Oh Raúl! Eu não sei se me consigo explicar, não sou músico, o que aprendi, aprendi sózinho e muitas vezes as minhas opiniões não passam de intuições provavelmente muito ridiculas aos olhos dum entendido mas pareçe-me a mim que no início do sec XIX a palavra na maior parte das vezes serve unicamente para tornar a acção intelegível e consiste basicamente numa série de situações "standart" para as quais se poderiam encontrar outras palavras retiradas doutra ópera sem dano de maior.... quase como por exemplo na ópera Barroca. No Verdi maduro por assim dizer e com Puccini e alguns outros compositores da Nuova Scuola a palavra pareçe fazer uma unidade orgânica com a música e mesmo a nível de estrutura a aria nasce da acção sem limites muito difinidos como na Buterfly ou Tosca. Não sei se isto faz sentido para si. Talvez quando nos encontrarmos novamente consiga ser mais claro.

J. Ildefonso.

Anónimo disse...

Caríssimo João Ildefonso,
Eu também não sou músico e tudo aprendi por mim e sempre sozinho, eu e a música, eu e as leituras.
Isso faz todo o sentido para mim e é aquilo que por outras palavras e focando outros aspectos eu reverberei.
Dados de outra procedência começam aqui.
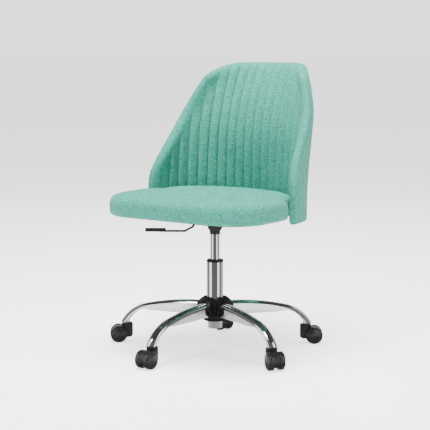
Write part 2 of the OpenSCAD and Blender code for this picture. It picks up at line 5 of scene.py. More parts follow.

Vejamos, por exemplo e sem contornos, as árias di capo e outras árias, como o Porgi Amore das Nozzi. Uma meia dúzia de versos repetidos, que vêm à frente vêm atrás, servindo a música sem ultrapassarem essa função. Isso no Verismo seria impossível, pois iria contrariar a "verdade", mas isso não quer dizer que a palavra assuma predominância. Onde ela tem verdadeiramente um lugar é, como disse no Otelo e Falstaff. Só Puccini seguiu Verdi no Gianni Schichi, mas esta tendência foi completamente esmagada pelas sonoridades veristas.
Outro tipo de ópera onde a palavra tem lugar e muito forte, como em nenhum, é na ópera francesa. O efeito é fonético, pois a nasalação do ideoma acaba funcionando como um contraponto ao som instrumental. O francês não se dilui nos timbres da orquestra como o italiano.
Raul

Il Dissoluto Punito disse...

Filipe e Raul,

Não fui eu quem falou de declínio vocal! Não ponham na minha boca palavras que não proferi!!!!

Anónimo disse...

João,
Eu sacudo já a agua do capote:} Se ler o que escrevi em nenhum momento me dirijo a si porque Considere que ele está em declínio vocal. Eu sei que criticou o tencial vocal, mas não o associou a um declínio vocal.